Wie genau funktionieren diese Softwareschwachstellen? Und welche sind für vernetzte medizinische Geräte besonders schwerwiegend?

Schwachstellen sind einfach Fehler im Konzept, in der Konfiguration oder im Code eines Geräts. Die beste Verteidigungsmaßnahme für den Hersteller besteht darin, einen SSDL zu benutzen. Dann werden die meisten Schwachstellen vor der Veröffentlichung des Produkts gefunden und können behoben werden. Besonders alarmierend sind Schwachstellen, die remote von einem Angreifer ausgenutzt werden können. Häufig potenziert sich das Risiko eines solchen Angriffs durch eine unzureichende Netzwerkkonfiguration. Gerade im Gesundheitswesen. Hat der Angreifer sich einmal Zutritt zum Netzwerk verschafft, kann er von seinem Ausgangspunkt nicht selten jeden Winkel des Unternehmens ungehindert erreichen.

 

Worin liegt hinsichtlich vernetzter Geräte das höchste Risiko?

Das Hauptrisiko besteht ganz offensichtlich für die Gesundheit der Patienten. Obwohl vernetzte medizinische Geräte viele hilfreiche Funktionen bieten, müssen Gesundheitsdienstleister bei Konfiguration, Einsatz und Wartung der Geräte sehr umsichtig vorgehen.

 

Was können Krankenhäuser, aber auch Hersteller in Zukunft besser machen?

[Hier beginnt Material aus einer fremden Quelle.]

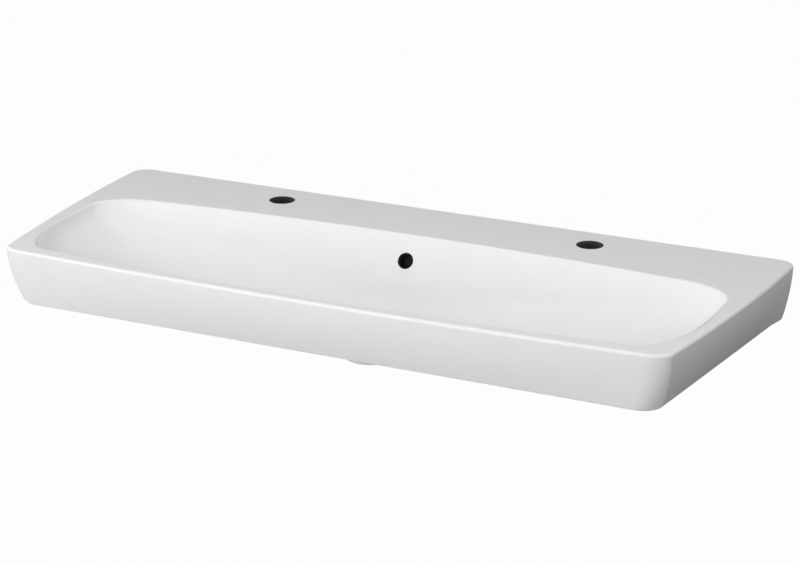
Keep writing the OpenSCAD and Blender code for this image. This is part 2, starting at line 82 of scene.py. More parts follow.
def mix(a: float, b: float, t: float) -> float:
    """Goes from a to b as t goes from 0 to 1."""
    return a + (b - a) * t


def ease(t: float) -> float:
    """Goes from 0 to 1 with level ends."""
    t = min(1.0, max(0.0, t))
    return t * t * (3 - 2 * t)


def along(value: float, start: float, end: float) -> float:
    """Gives how far a value has come from start to end, as a share."""
    return (value - start) / (end - start)


def place(point: Point) -> Vector:
    """Turns a drawing point in millimetres into a scene point in metres."""
    return Vector((point[0], point[1], point[2] + RIM_Z)) * MM


class Cut(Enum):
    """How one solid works on another."""

    JOIN = "UNION"
    REMOVE = "DIFFERENCE"


def deselect() -> None:
    """Leaves edit mode and deselects every object."""
    if bpy.context.mode != "OBJECT":
        bpy.ops.object.mode_set(mode="OBJECT")
    bpy.ops.object.select_all(action="DESELECT")


def take(piece: Piece) -> None:
    """Selects one piece alone and makes it the active one.

    Args:
        piece: The piece.
    """
    deselect()
    piece.select_set(True)
    bpy.context.view_layer.objects.active = piece


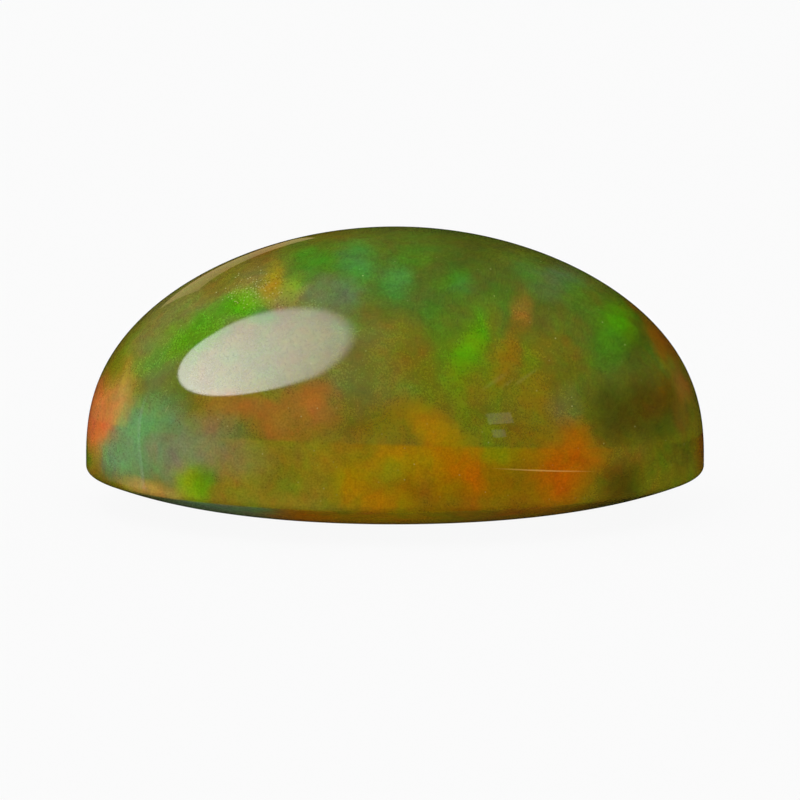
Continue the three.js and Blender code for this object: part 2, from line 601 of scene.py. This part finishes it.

Für Hersteller von medizintechnischen Geräten ist ein SSDL von nicht zu unterschätzender Bedeutung. Richtig implementiert, gewährleistet der SSDL, dass ein freigegebenes Produkt lediglich ein Minimum an Schwachstellen aufweist, was sich direkt in einer Risikominderung und einer höheren Patientensicherheit niederschlägt. Dazu kommt der erfreuliche Nebeneffekt, dass die Gesamtkosten für den Hersteller sinken. Denn bessere Produkte brauchen weniger Korrekturen und Updates. Nach der Produktveröffentlichung sind die erheblich teurer. Dienstleister im Gesundheitswesen brauchen aber auch ihre eigenen Sicherheitsprogramme. Die erst gewährleisten, dass Richtlinien, Netzwerkdesign, Gerätebeschaffung und Wartungsprozesse aufeinander abgestimmt sind. Dieses Vorgehen senkt das mit Softwarefehlern verbundene Risiko, wenn es dann (versehentlich oder absichtlich) wirklich zu einem Angriff kommt.

 

Vor welchen Herausforderungen stehen Krankenhäuser und Gesundheitsdienstleister, die ihre medizintechnischen Geräte besser vor Cybersicherheitsbedrohungen schützen wollen?

Die größte Herausforderung liegt ganz eindeutig im Bereich der Ressourcen. Fachwissen in Sachen Cybersicherheit ist rar gesät, und Gesundheitsdienstleister zögern nicht selten, mehr Zeit und Geld für die Sicherung von Software und Netzwerken aufzuwenden. Wenn die Risiken richtig eingegrenzt werden, erkennt aber jedes Unternehmen die zentrale Bedeutung eines umfassenden, proaktiven Cybersicherheit-Ansatzes.